Por Sebastián Fredes
Me integro a la larga fila de personas que serán testigos del reciente estreno de Alberto Fuguet, Velódromo en el SANFIC. Un puesto adelante, un tipo pelado, alto, de barba tupida y abrigo verde responde al saludo de alguien que seguramente no veía desde hace un buen tiempo. Hay una interacción más o menos protocolar y el pelado de barba tupida dice que ahora se está dedicando al cine, que tiene una productora, que estaba chato de las clases, que habían otras cosas que encontraba “cool”, como derribar algunos “conceptos errados” sobre producir y que después de haber viajado por Europa ahora está en otra pará. Que quiere “éxito” y “plasmarse”.
Entré a la sala. Casi no habían butacas vacías. Al sentarme pensé : ¿Por qué si alguien es coherente, racional, puede pasar por intelectual? ¿Por qué decir algo evidente lo pone en una posición más alta sólo por hacerlo antes que otros, con mayor énfasis o en algún sentido, personalidad en desmedro de profundidad o calidad? “Filo, volás”.
En eso aparece Fuguet.

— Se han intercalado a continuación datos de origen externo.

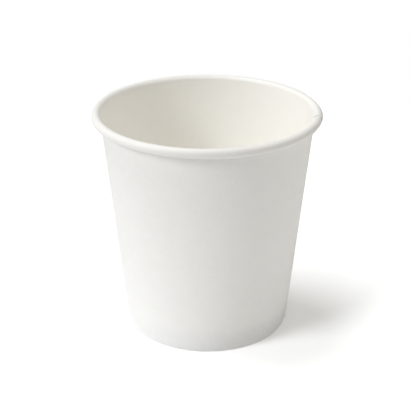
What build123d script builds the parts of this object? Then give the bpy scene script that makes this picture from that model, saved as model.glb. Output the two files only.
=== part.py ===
from build123d import *
from math import acos, atan2, cos, degrees, hypot, radians, sin
import os

# A small single-wall paper coffee cup. Millimetres, +Z up, origin on the table under the cup's axis.
# The cup is two pieces of coated board: a fan-shaped blank wrapped into the side wall, with a rolled
# rim and a hem folded in under the foot, and a round bottom with a turned-down skirt that the hem holds.

# Driving dimensions
RIM_DIAMETER = 62.0        # over the rolled rim
FOOT_DIAMETER = 45.0       # over the outside of the wall, at the table
CUP_HEIGHT = 62.0
BOARD = 0.28               # thickness of the board, coating included

# Rolled rim
ROLL_RADIUS = 1.3          # outside of the roll
TUCK_RADIUS = 0.65         # tighter turn of the roll's last part, which tucks in against the wall
TUCK_TURN = 90.0           # degrees that the tucked-in part turns

# Fold and hem under the foot
FOLD_RADIUS = 0.05         # inside of each corner of the fold
HEM_LENGTH = 4.6           # straight part of the hem, up from the fold

# Bottom
RECESS = 6.0               # table to the underside of the bottom
SKIRT_BEND = 0.8           # outside of the bend between the bottom and its skirt
SKIRT_CLEARANCE = 0.4      # skirt's cut edge to the inside of the fold

# Lap seam of the wrapped wall, azimuths counted from +X towards +Y
SEAM_INNER_EDGE = -10.0    # cut edge that shows inside the cup
SEAM_OUTER_EDGE = 2.6      # cut edge that shows outside
SEAM_RAMP = 3.0            # degrees over which the outer lap climbs onto the inner one

# The wall's slope: the coated face is tangent to the roll, and the outside passes through the foot.
ROLL_CENTRE = (RIM_DIAMETER / 2 - ROLL_RADIUS, CUP_HEIGHT - ROLL_RADIUS)
TUCK_CENTRE = (ROLL_CENTRE[0], ROLL_CENTRE[1] - ROLL_RADIUS + TUCK_RADIUS)
OVERHANG = ROLL_CENTRE[0] - FOOT_DIAMETER / 2
SLOPE = degrees(
    acos((ROLL_RADIUS - BOARD) / hypot(OVERHANG, ROLL_CENTRE[1]))
    - atan2(ROLL_CENTRE[1], OVERHANG)
)
UP_THE_WALL = (sin(radians(SLOPE)), cos(radians(SLOPE)))


def wall_radius(height, offset):
    """Radius, at a height, of the cone that lies `offset` outside the wall's coated face."""
    drop = (height - ROLL_CENTRE[1]) * sin(radians(SLOPE))
    return ROLL_CENTRE[0] + (drop - ROLL_RADIUS + offset) / cos(radians(SLOPE))


def along_wall(point, distance):
    """The point moved `distance` up the wall's slope."""
    return (point[0] + distance * UP_THE_WALL[0], point[1] + distance * UP_THE_WALL[1])


def board_line(offset):
    """The side wall's line in the radius-height plane, `offset` away from its coated face.

    It starts at the hem's cut edge, goes down the hem, round the fold, up the wall, over the roll
    and into the tucked-in part.
    """
    fold_height = BOARD + FOLD_RADIUS
    hem_corner = (wall_radius(fold_height, FOLD_RADIUS - BOARD), fold_height)
    foot_corner = (wall_radius(fold_height, -FOLD_RADIUS), fold_height)
    fold = FOLD_RADIUS + offset
    hem_turn = CenterArc(hem_corner, fold, 180 - SLOPE, 90 + SLOPE)
    foot_turn = CenterArc(foot_corner, fold, -90, 90 - SLOPE)
    roll = CenterArc(ROLL_CENTRE, ROLL_RADIUS - offset, 180 - SLOPE, SLOPE - 270)
    tuck = CenterArc(TUCK_CENTRE, TUCK_RADIUS - offset, -90, -TUCK_TURN)
    hem = Line(along_wall(tuple(hem_turn @ 0)[:2], HEM_LENGTH), hem_turn @ 0)
    under = Line(hem_turn @ 1, foot_turn @ 0)
    wall = Line(foot_turn @ 1, roll @ 0)
    return Wire([hem, hem_turn, under, foot_turn, wall, roll, tuck])


def board_section(near, far, azimuth):
    """Section of the board between two offsets from its coated face, turned to an azimuth."""
    near_line = board_line(near)
    far_line = board_line(far)
    hem_edge = Line(near_line @ 0, far_line @ 0)
    tuck_edge = Line(near_line @ 1, far_line @ 1)
    outline = Wire([*near_line.edges(), tuck_edge, *far_line.edges(), hem_edge])
    section = Plane.XZ * Face(outline)
    return section.rotate(Axis.Z, azimuth)


def side_wall():
    """The wrapped wall: one layer round the cup, two at the lap seam, and a ramp between them."""
    lap = SEAM_OUTER_EDGE - SEAM_INNER_EDGE
    ramp_start = SEAM_INNER_EDGE - SEAM_RAMP
    single = revolve(board_section(0, BOARD, SEAM_OUTER_EDGE), Axis.Z, 360 - lap - SEAM_RAMP)
    double = revolve(board_section(0, 2 * BOARD, SEAM_INNER_EDGE), Axis.Z, lap)
    ramp_ends = [
        board_section(0, BOARD, ramp_start),
        board_section(BOARD, 2 * BOARD, SEAM_INNER_EDGE),
    ]
    ramp = loft(ramp_ends, ruled=True)
    below_table = Pos(0, 0, -BOARD) * Box(FOOT_DIAMETER * 2, FOOT_DIAMETER * 2, BOARD * 2)
    return single + double + ramp - below_table


def bottom_disc():
    """The round bottom and its skirt, which lies between the wall and the hem."""
    bend_height = RECESS + BOARD - SKIRT_BEND
    bend_centre = (wall_radius(bend_height, -SKIRT_BEND), bend_height)
    edge_height = BOARD + SKIRT_CLEARANCE
    outer_bend = CenterArc(bend_centre, SKIRT_BEND, -SLOPE, 90 + SLOPE)
    inner_bend = CenterArc(bend_centre, SKIRT_BEND - BOARD, -SLOPE, 90 + SLOPE)
    outer_edge = (wall_radius(edge_height, 0), edge_height)
    inner_edge = (wall_radius(edge_height, -BOARD), edge_height)
    top_centre = (0, RECESS + BOARD)
    under_centre = (0, RECESS)
    outline = Wire([
        outer_bend,
        inner_bend,
        Line(top_centre, outer_bend @ 1),
        Line(outer_bend @ 0, outer_edge),
        Line(outer_edge, inner_edge),
        Line(inner_edge, inner_bend @ 0),
        Line(inner_bend @ 1, under_centre),
        Line(under_centre, top_centre),
    ])
    return revolve(Plane.XZ * Face(outline), Axis.Z, 360)


PIECES = {
    "side_wall": side_wall,
    "bottom_disc": bottom_disc,
}

os.makedirs("parts", exist_ok=True)
for name, make in PIECES.items():
    piece = make()
    piece.label = name
    export_step(piece, f"parts/{name}.step")
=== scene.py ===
from math import acos, atan2, cos, hypot, pi, radians, sin

import bpy
import numpy as np
from bpy.props import FloatProperty, FloatVectorProperty, IntProperty, PointerProperty
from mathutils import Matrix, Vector


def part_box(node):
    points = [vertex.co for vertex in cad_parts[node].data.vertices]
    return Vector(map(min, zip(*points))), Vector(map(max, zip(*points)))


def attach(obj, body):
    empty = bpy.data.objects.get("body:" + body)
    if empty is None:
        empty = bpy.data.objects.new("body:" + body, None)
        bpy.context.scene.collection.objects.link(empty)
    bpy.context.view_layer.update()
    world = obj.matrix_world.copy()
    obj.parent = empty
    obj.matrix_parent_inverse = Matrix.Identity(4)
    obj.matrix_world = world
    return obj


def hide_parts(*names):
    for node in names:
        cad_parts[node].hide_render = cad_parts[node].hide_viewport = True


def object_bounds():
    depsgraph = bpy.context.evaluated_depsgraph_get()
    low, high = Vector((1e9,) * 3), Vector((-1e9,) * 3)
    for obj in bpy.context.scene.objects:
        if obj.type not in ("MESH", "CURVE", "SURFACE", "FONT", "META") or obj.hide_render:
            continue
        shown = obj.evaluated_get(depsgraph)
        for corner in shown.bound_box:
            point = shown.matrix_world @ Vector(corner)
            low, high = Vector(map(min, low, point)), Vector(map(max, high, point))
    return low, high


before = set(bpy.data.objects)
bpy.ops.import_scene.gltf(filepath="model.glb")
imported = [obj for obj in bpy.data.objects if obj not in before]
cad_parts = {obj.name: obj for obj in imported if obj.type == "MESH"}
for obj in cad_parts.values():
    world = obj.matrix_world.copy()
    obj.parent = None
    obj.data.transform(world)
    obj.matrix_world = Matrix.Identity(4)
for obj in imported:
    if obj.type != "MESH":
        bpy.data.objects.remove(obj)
CAD_LOW, CAD_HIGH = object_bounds()
DISC_LOW, DISC_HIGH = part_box("bottom_disc")

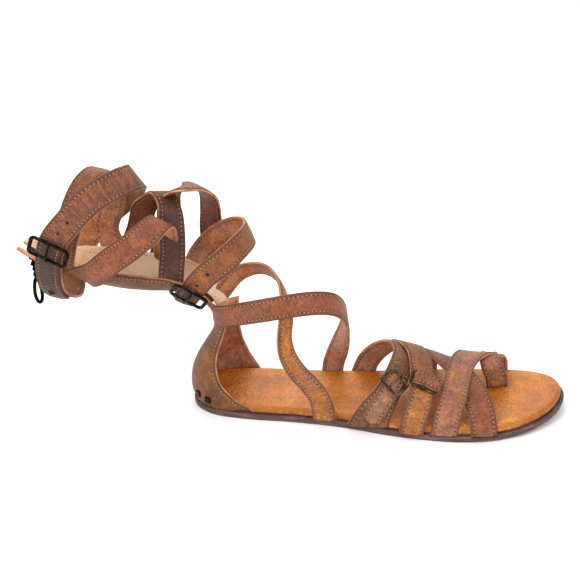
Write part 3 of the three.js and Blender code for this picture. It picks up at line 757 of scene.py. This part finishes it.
def stay_spot(k, angle, depth=0.0):
    """Place, way out and way along on the stay: k counts its rows, the angle is in degrees inward."""
    point, along, _, _ = stay_line.at(k / STAY_ROWS)
    inward = Vector((along.z, 0, -along.x))
    reach = STAY_RADIUS - depth
    a = math.radians(angle)
    where = point + inward * (STAY_RADIUS - reach * math.cos(a)) + Vector((0, reach * math.sin(a), 0))
    return where, (inward * -math.cos(a) + Vector((0, math.sin(a), 0))).normalized(), along


def on_stay(k, angle, depth=THICK / 2):
    where, out, _ = stay_spot(k, angle, depth)
    return (*where, *out)


def reach_at(k):
    i = min(len(STAY_REACH) - 2, int(k))
    a, b = STAY_REACH[i], STAY_REACH[i + 1]
    return a + (b - a) * (k - i)


ZIP_EDGE = math.degrees((ZIP_HALF + 0.4) / STAY_RADIUS)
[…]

Saluda a todos, da las gracias, comenta un par de cosas. Le sale un “no sé qué decir” entre una y otra frase, titubeo que interpreto como un gesto de sencillez. Se despide. “Espero que cuando vean Velódromo al menos les den ganas de andar en bicicleta”.
La primera toma es de noche y Ariel, a lo lejos, es un tipo que anda en bicicleta. Empieza a contar su historia en off. Aparece dentro de su pieza, en la calle. Se entiende que es un poco escéptico, solitario y en el caso más extremo, es autista. No lo es, pero así se plantea, como autista. A sus 34 años Ariel es un diseñador que confiesa no tener mucho que contar sobre él. Pasa noches enteras viendo películas, en el computador o en la televisión. Sonríe a veces. Arriba de su bicicleta, por ejemplo, sonríe.
Una pelea con un amigo y un quiebre amoroso lo llevan por una crisis que lo hacen cuestionar su individualismo, o en el peor de los casos, egoísmo. Hay escenas que transforman a Velódromo en comedia, o en una comedia particular. De risas, sí, pero risas suaves. De situaciones tan absurdas como verosímiles que, sentado en mi butaca, me hicieron recordar el humor de Woody Allen.
Llega un momento en que vuelve la voz de Ariel en off y la película se vuelve mucho más intimista y reflexiva. El personaje toma una opción, un camino, reconoce ciertos errores, mientras le salen frases como “no sé”, “quizá” y “puede ser”; el claro porcentaje de duda que existe cuando decidimos, acción que me hace abandonar el cine mucho más aliviado que hace un rato, delante mío, en la fila para entrar, estaba detrás de un tipo pelado y de barba tupida.
Me cargó un poco la película. Me carga un poco Fuguet, debe ser por eso -en parte-.